Start of Provided material

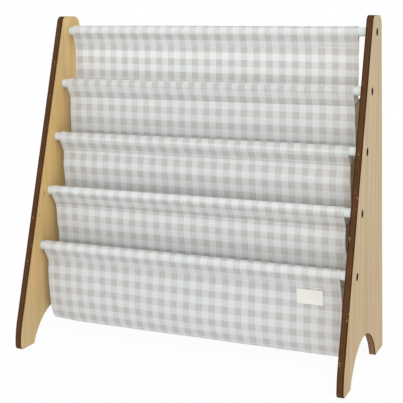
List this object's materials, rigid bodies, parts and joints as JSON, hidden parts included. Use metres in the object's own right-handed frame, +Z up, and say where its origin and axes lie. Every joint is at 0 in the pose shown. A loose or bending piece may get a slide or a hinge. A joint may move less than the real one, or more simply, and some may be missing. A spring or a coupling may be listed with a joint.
{
  "type": "sling bookshelf",
  "caption": "Child's front-facing bookshelf: raked plywood sides joined by bolted bars, with a gingham cloth slung between them in stepped book pockets.",
  "frame": {"origin": "on the floor, under the middle of the shelf's width and depth", "axes": "+X to the shelf's right as seen from the front, -Y towards the reader in front, +Z up"},
  "size_m": [0.616, 0.286, 0.61],
  "materials": {
    "birch_ply": "clear satin lacquer, with dark brown cut edges",
    "white_paint": "satin powder coat",
    "dark_steel": "black zinc",
    "zinc_steel": "zinc plated",
    "gingham_cloth": "plain-weave gingham check in white and taupe",
    "label_cotton": "bare cream cotton tape"
  },
  "bodies": {
    "root": {"side_panel_left": "birch_ply", "side_panel_right": "birch_ply", "bar_1": "white_paint", "bar_plug_1_left": "zinc_steel", "bolt_1_left": "dark_steel", "bar_plug_1_right": "zinc_steel", "bolt_1_right": "dark_steel", "bar_2": "white_paint", "bar_plug_2_left": "zinc_steel", "bolt_2_left": "dark_steel", "bar_plug_2_right": "zinc_steel", "bolt_2_right": "dark_steel", "bar_3": "white_paint", "bar_plug_3_left": "zinc_steel", "bolt_3_left": "dark_steel", "bar_plug_3_right": "zinc_steel", "bolt_3_right": "dark_steel", "bar_4": "white_paint", "bar_plug_4_left": "zinc_steel", "bolt_4_left": "dark_steel", "bar_plug_4_right": "zinc_steel", "bolt_4_right": "dark_steel", "bar_5": "white_paint", "bar_plug_5_left": "zinc_steel", "bolt_5_left": "dark_steel", "bar_plug_5_right": "zinc_steel", "bolt_5_right": "dark_steel", "sling_1": "gingham_cloth", "sling_2": "gingham_cloth", "sling_3": "gingham_cloth", "sling_4": "gingham_cloth", "label": "label_cotton"}
  },
  "joints": []
}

End of Provided material

Set exercise: Copy each line in the data that holds the word "joints".

Answer in full:
List this object's materials, rigid bodies, parts and joints as JSON, hidden parts included. Use metres in the object's own right-handed frame, +Z up, and say where its origin and axes lie. Every joint is at 0 in the pose shown. A loose or bending piece may get a slide or a hinge. A joint may move less than the real one, or more simply, and some may be missing. A spring or a coupling may be listed with a joint.
  "joints": []